Jimmy James Greene’s “Easter Ritual”
Jimmy James Greene began his professional career as the mural apprentice for acclaimed painter Jon Onye Lockard. Under his direction, they produced murals that are installed in Detroit’s Wayne State University Center, Central State University in Wilberforce, Ohio and at the Center for Afro-American and African Studies at the University of Michigan. After graduating from RISD, the Rhode Island School of Design, Greene moved to Brooklyn, New York and continued to paint, draw, create collages and mosaic stained-glass pieces.
His work has been shown in over thirty fine art solo exhibitions, and he has participated in many group shows as well. As a commercial artist, Greene has created theater posters and compact disc covers, as well as illustrations for magazines and book covers. He was included in Dr. Myrah Brown Green’s book Brooklyn On My Mind: Black Visual Artists From the WPA to the Present (2018; Schiffer Publishing, Ltd.)
Four of his public artworks are located in Brooklyn; three in Bedford-Stuyvesant and one in East New York. One of these is installed in the Utica Avenue subway station and another is a mural at Herbert Von King Park.
Greene has made a conscious effort to speak to the African-American community by making direct references to its history, culture and aspirations. He places his work squarely in the legacy of the Black Arts Movement. Much of his early work addressed the topics of racial identity and social critique.
Multi Material Collage “Easter Ritual”
This work is part of Greene’s Ancestral Layers, a series of two-layered artworks he began in 2000. The top layer of these is done on plexiglass, using transparent enamels on one side and opaque acrylic paints on the other. This painted plexiglass is then placed over a collage base that relates visually and thematically to the image on the plexiglass. In the final work, the two layers visually and thematically interact with each other.

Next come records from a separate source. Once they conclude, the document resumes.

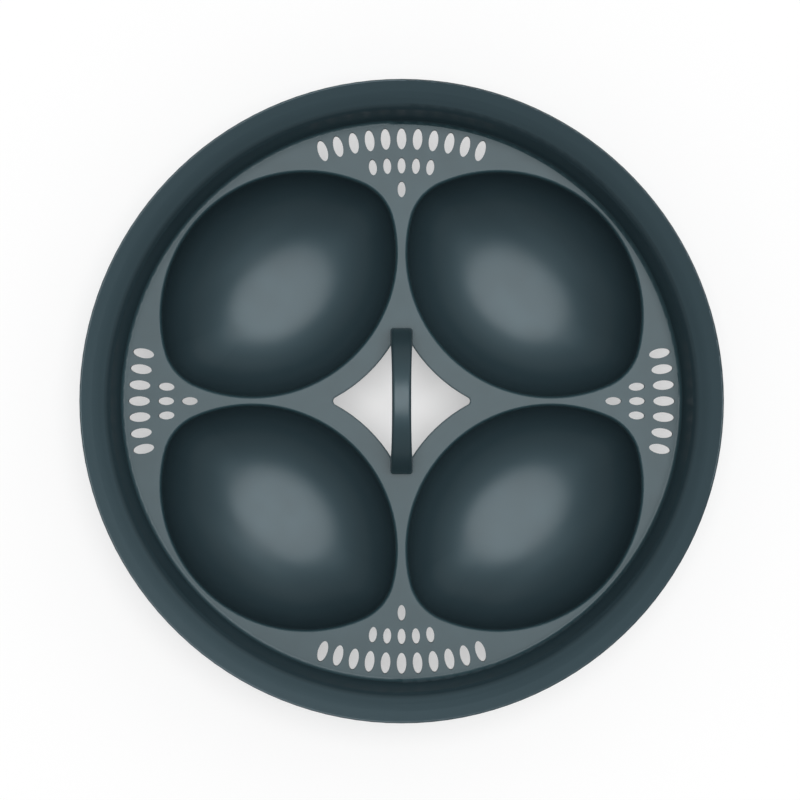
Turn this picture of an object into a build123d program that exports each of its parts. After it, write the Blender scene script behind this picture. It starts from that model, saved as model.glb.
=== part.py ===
from build123d import *
import os
from math import atan2, cos, hypot, radians, sin, sqrt, tan

# Egg poaching insert: a round moulded tray with four oval cups, steam slots and a funnel rim
# that hangs on the edge of a pan, and a strap handle that arches over a star-shaped opening.
# Millimetres, +Z up. The finished pieces stand on z = 0 with the centre of the tray on the
# Z axis, and the handle runs along Y. They are drawn with z = 0 on the top of the deck.

skin = 2.0                    # moulded thickness of deck, wall, rim and cups

# Cups: four-arc ovals, one in each quarter of the deck
cup_length = 107.4
cup_width = 82.1
cup_tip_radius = 20.6
cup_angle = 139.9             # degrees, long axis from +X in the quarter with +X and +Y
cup_web_x = 4.8               # deck left between two cups across the Y axis
cup_web_y = 3.8               # the same across the X axis
cup_margin = 3.37             # deck left between a cup and the wall
cup_depth = 30.0              # below the top of the deck
cup_edge_round = 1.0
cup_fullness = 2.5            # exponent of the bowl's section: 2 is an ellipse, more is fuller
cup_draft_share = 0.02        # how much of its size the bowl's outline loses over its depth
cup_floor_angle = 87.0        # degrees round the section's quarter where the flat floor starts
cup_foot_angle = 80.0         # the same for the flat foot underneath
cup_levels = 9                # steps from deck to floor
edge_levels = 4               # steps round the edge

# Rim: a steep wall, then a flare that rises outward to a lip with a narrow upright edge
rim_width = 12.4              # from the edge of the deck to the outside of the lip
rim_height = 21.0             # from the deck to the top of the lip
wall_draft = 6.0              # degrees off vertical
flare_low_slope = 28.0        # degrees, next to the wall
flare_high_slope = 23.0       # degrees, next to the lip
flare_break = 4.9             # the slope changes this far in from the top of the lip
lip_round = 0.6               # over and under the lip's upright edge
deck_round = 2.8              # radii along the middle of the skin
bend_round = 3.0
flare_round = 30.0

# Star opening under the handle: four arcs that bow inward, with rounded tips
star_span_x = 58.8            # between the tips before rounding
star_span_y = 60.8
star_arc_radius = 60.5
star_tip_round = 1.6
star_edge_round = 0.5

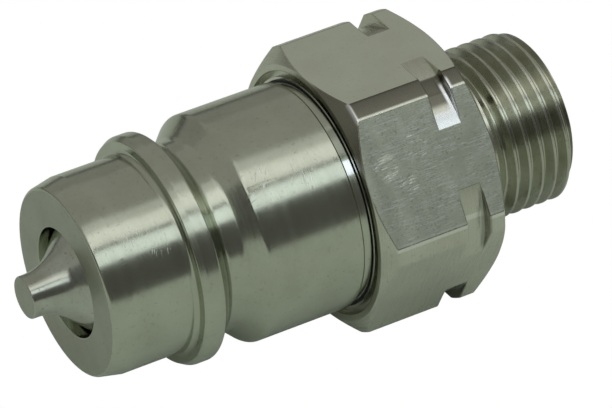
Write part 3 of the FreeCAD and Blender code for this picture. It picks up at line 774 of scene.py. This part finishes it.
# What the steels share. A scuff is along, angle, reach, lean in degrees and cover. Depths feed the bump.
plated = {
    "light": (0.50, 0.53, 0.435), "dark": (0.44, 0.465, 0.375),
    "rough": 0.17, "roughSpread": 0.05, "anisotropic": 0.3,
    "pits": 0.12, "pitColour": (0.16, 0.14, 0.10), "pitDepth": 0.0006,
    "ringDepth": 0.0012, "ringLimits": (0.3, 0.7), "lines": 9000.0, "waves": 700.0,
    "scratchDepth": 0.001, "wearScale": 1.0, "blotchLimits": (0.35, 0.68),
    "paintedLight": (),
    "scuffs": (), "scuffShare": 0.7, "scuffColour": (0.86, 0.88, 0.84),
    "scuffRough": 0.3, "scuffDepth": 0.01,
    "grain": 0.0, "grainBright": (0.9, 0.92, 0.88), "grainDull": (0.3, 0.32, 0.27), "dullShare": 0.45,
    "grainDepth": 0.0025,
}
looks = {
    "plug": {
        "pits": 0.25, "scratchDepth": 0.003,
        # Painted shade and a painted reflection on the plug body's rear lip.
        "paintedLight": (paintedLight["shadedLip"], paintedLight["lipPaintedReflection"]),
        "scuffs": (
            (18.6, 52, 1.5, 62, 0.40), (17.3, 44, 1.2, 20, 0.42), (22.4, 48, 1.8, 75, 0.38),
            (6.6, 36, 1.3, 80, 0.4), (4.2, 46, 1.8, 85, 0.4),
        ),
    },
    "poppet": {
        "light": (0.54, 0.57, 0.5), "dark": (0.42, 0.44, 0.37), "pits": 0.5, "rough": 0.19,
        "ringDepth": 0.0006,
    },
    # Faces that look forward: a rougher finish, and a darker colour that is painted shade.
    "turnedFaceShaded": {"light": (0.42, 0.445, 0.375), "dark": (0.37, 0.385, 0.32), "rough": 0.4, "pits": 0.3},
    "hexTurned": {
        "light": (0.59, 0.605, 0.505), "dark": (0.52, 0.525, 0.43), "pits": 0.3, "rough": 0.25,
        # The hexagon's painted highlights, painted shade and painted dark reflections.
        "paintedLight": tuple(paintedLight[name] for name in hexPaintedLight),
    },
    "hexFlat": {
        "light": (0.54, 0.56, 0.46), "dark": (0.5, 0.515, 0.42), "pits": 0.2, "rough": 0.26,
        "ringDepth": 0.0, "anisotropic": 0.0,
    },
    # The top flat: a satin finish, with a lighter colour that is painted light.
    "hexFlatSatinLit": {
        "light": (0.695, 0.735, 0.615), "dark": (0.65, 0.685, 0.57), "pits": 0.15, "rough": 0.4,
        "ringDepth": 0.0, "scratchDepth": 0.0006, "anisotropic": 0.0,
    },
    # The flat towards the camera: its grain, scuffs, scratches and pits are wear, and its lighter colour
    # is painted light.
    "hexFlatWornAndLit": {
        "light": (0.71, 0.76, 0.62), "dark": (0.58, 0.62, 0.505), "pits": 0.4, "rough": 0.42,
        "ringDepth": 0.0, "scratchDepth": 0.002, "anisotropic": 0.0, "grain": 0.9,
        # Painted highlight along the flat's lower edge.
        "paintedLight": (paintedLight["rimPaintedHighlight"],),
        "scuffs": ((30.4, 36, 1.6, 8, 0.45), (32.0, 26, 1.5, 5, 0.42), (34.0, 40, 1.8, 0, 0.4)),
    },
    "thread": {"light": (0.54, 0.555, 0.47), "dark": (0.41, 0.415, 0.335), "pits": 0.45, "rough": 0.2},
    "bright": {"light": (0.68, 0.68, 0.64), "dark": (0.6, 0.6, 0.56), "rough": 0.16},
    "dark": {"light": (0.2, 0.2, 0.19), "dark": (0.13, 0.13, 0.12), "rough": 0.34},
}
steels = {name: makeSteel("steel " + name, {**plated, **look}) for name, look in looks.items()}
softLooks = {
    "rubber": {"light": (0.018, 0.018, 0.018), "dark": (0.035, 0.035, 0.034), "rough": 0.55, "bump": 0.3,
               "bumpDepth": 0.05},
    "ptfe": {"light": (0.8, 0.8, 0.77), "dark": (0.7, 0.7, 0.67), "rough": 0.4, "bump": 0.3,
             "bumpDepth": 0.05},
}
softs = {name: makeSoft(name, look) for name, look in softLooks.items()}
print("materials made")


def dress(piece, *materials):
    piece.data.materials.clear()
    for material in materials:
        piece.data.materials.append(material)


def dressFace(piece, x, material, facing=-0.98, near=0.2):
    # Gives the face that looks forward at one station its own rougher finish, whose darker colour is
    # painted shade.
    piece.data.materials.append(material)
    for face in piece.data.polygons:
        if face.normal.x < facing and abs(face.center.x - station(x, 0).x) < near * mm:
            face.material_index = 1


# Flats are counted from +Y round towards +Z, so 1 is the top and 2 the one towards the camera.
flatFinishes = {
    "all": ("hexTurned", "hexFlat", "hexFlatSatinLit", "hexFlatWornAndLit"),
    "plain": 1,
    # The top flat and the flat towards the camera take lighter copies of the flat steel, as painted
    # light.
    "ofSide": {1: 2, 2: 3},
    "square": 0.9999,  # how closely a face must look away from the axis to count as flat
    "near": 0.003,
}


def dressFlats(adapter):
    dress(adapter, *(steels[name] for name in flatFinishes["all"]))
    for face in adapter.data.polygons:
        side = round(math.degrees(math.atan2(face.normal.z, face.normal.y)) / 60 - 0.5)
        angle = math.radians(30 + 60 * side)
        away = Vector((0.0, math.cos(angle), math.sin(angle)))
        offFlat = abs(face.center.dot(away) - adapterSizes["flat"] * mm)
        if face.normal.dot(away) > flatFinishes["square"] and offFlat < flatFinishes["near"] * mm:
            face.material_index = flatFinishes["ofSide"].get(side, flatFinishes["plain"])


def whiteForCamera(tree, shown, kind, output):
    # The camera sees plain white where all other rays meet the shader shown.
    white = put(tree, addNode(tree, kind), Color=(1, 1, 1, 1), Strength=1.0)
    cameraRay = addNode(tree, "ShaderNodeLightPath").outputs["Is Camera Ray"]
    mix = addNode(tree, "ShaderNodeMixShader")
    put(tree, mix, i0=cameraRay, i1=shown.outputs[0], i2=white.outputs[0])
    tree.links.new(mix.outputs[0], tree.nodes[output].inputs["Surface"])


floorLook = {
    "size": 3.0,  # metres
    "colour": (0.68, 0.72, 0.655), "rough": 0.9,
    "glow": (0.92, 1.0, 0.88), "glowStrength": 0.05,
}


def makeFloor():
    lowest = -adapterSizes["flat"] * mm
    bpy.ops.mesh.primitive_plane_add(size=floorLook["size"], location=(0, 0, lowest))
    floor = bpy.context.object
    floor.name = "floor"
    material, tree, shader = newMaterial("floor")
    put(tree, shader, Base_Color=(*floorLook["colour"], 1), Roughness=floorLook["rough"],
        Emission_Color=(*floorLook["glow"], 1), Emission_Strength=floorLook["glowStrength"])
    whiteForCamera(tree, shader, "ShaderNodeEmission", "Material Output")
    floor.data.materials.append(material)


# Start and stop are angles in degrees from the front horizon, distance and length are metres.
softboxes = {
    "softbox lower": {"start": 39.8, "stop": 56.2, "distance": 0.7, "length": 2.4, "radiance": 1.3,
                      "colour": (0.93, 1.0, 1.04)},
    "softbox upper": {"start": 60.8, "stop": 78.0, "distance": 0.7, "length": 2.4, "radiance": 1.15,
                      "colour": (1.0, 1.0, 1.0)},
    "softbox edge": {"start": 78.1, "stop": 90.0, "distance": 0.7, "length": 2.4, "radiance": 0.62,
                     "colour": (1.0, 1.0, 0.98)},
    "ceiling panel": {"start": 90.2, "stop": 150.0, "distance": 0.9, "length": 8.0, "radiance": 0.27,
                      "colour": (1.0, 1.0, 0.93)},
    "rear panel": {"start": 150.2, "stop": 174.0, "distance": 0.9, "length": 8.0, "radiance": 0.19,
                   "colour": (1.0, 1.0, 0.93)},
}
roomLook = {"colour": (1.0, 1.0, 0.92), "strength": 0.1}


def makeSoftbox(name, box):
    # A long softbox parallel to the object's axis.
    light = bpy.data.lights.new(name, "AREA")
    light.shape = "RECTANGLE"
    light.size = box["length"]
    light.size_y = 2 * box["distance"] * math.tan(math.radians((box["stop"] - box["start"]) / 2))
    light.energy = box["radiance"] * math.pi * light.size * light.size_y
    light.color = box["colour"]
    lamp = bpy.data.objects.new(name, light)
    bpy.context.scene.collection.objects.link(lamp)
    angle = math.radians((box["start"] + box["stop"]) / 2)
    outward = Vector((0, -math.cos(angle), math.sin(angle)))
    side = Vector((1, 0, 0))
    turn = Matrix((side, outward.cross(side), outward)).transposed()
    lamp.matrix_world = Matrix.Translation(outward * box["distance"]) @ turn.to_4x4()


def lightScene():
    for name, box in softboxes.items():
        makeSoftbox(name, box)
    world = bpy.data.worlds.new("studio")
    bpy.context.scene.world = world
    world.use_nodes = True
    room = world.node_tree.nodes["Background"]
    put(world.node_tree, room, Color=(*roomLook["colour"], 1), Strength=roomLook["strength"])
    whiteForCamera(world.node_tree, room, "ShaderNodeBackground", "World Output")
    bpy.context.scene.view_settings.view_transform = "Standard"


cameraSetup = {
    "sensorWidth": 36.0, "lens": 311.364, "clipStart": 0.05,
    "right": (0.862457, -0.503437, -0.052135),
    "up": (0.31575, 0.454677, 0.832809),
    "back": (-0.395562, -0.734726, 0.5511),
    "place": (-190.110, -387.678, 289.754),
}


def placeCamera():
    data = bpy.data.cameras.new("camera")
    data.sensor_width = cameraSetup["sensorWidth"]
    data.lens = cameraSetup["lens"]
    data.clip_start = cameraSetup["clipStart"]
    camera = bpy.data.objects.new("camera", data)
    bpy.context.scene.collection.objects.link(camera)
    turn = Matrix([cameraSetup[side] for side in ("right", "up", "back")]).transposed()
    camera.matrix_world = Matrix.Translation(Vector(cameraSetup["place"]) * mm) @ turn.to_4x4()
    bpy.context.scene.camera = camera


plugBody = makePlugBody()
dress(plugBody, steels["plug"])
dressFace(plugBody, 0.0, steels["turnedFaceShaded"])
poppetHead = makePoppetHead()
dress(poppetHead, steels["poppet"])
dressFace(poppetHead, poppetSizes["tip"], steels["turnedFaceShaded"])
dressFlats(makeAdapter())
dress(makeThread(), steels["thread"])
dress(makeSpring(), steels["dark"])
print("turned pieces and spring made")

cadFinishes = {
    "face_seal_case": steels["bright"],
    "face_seal": softs["rubber"],
    "poppet_seal": softs["rubber"],
    "seal_retainer": steels["plug"],
    "poppet_stem": steels["plug"],
    "valve_guide": steels["plug"],
    "guide_snap_ring": steels["dark"],
    "adapter_o_ring": softs["rubber"],
    "adapter_backup_ring": softs["ptfe"],
}
for node, material in cadFinishes.items():
    dress(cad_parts[node], material)
print("CAD pieces dressed")

makeFloor()
lightScene()
placeCamera()
print("studio set up")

In Easter Ritual Greene used a vintage photograph as a reference for creating art. He wanted to keep the feeling of an old, faded picture like those found in family albums, of youngsters dressed up for an Easter church service. On the collage background, he used shapes cut out of painted canvas to look like the strip weaving found throughout West Africa. A primary goal of Ancestral Layers is to put ideas together that are not usually associated with each other. In this case, a Christian holiday and an African reference show a cultural continuum between Africans and African Americans. This unexpected juxtaposition is alluded to by the title and use of transparencies that emphasize the interaction of the foreground and background, abstract and realistic, and both recent and distant pasts.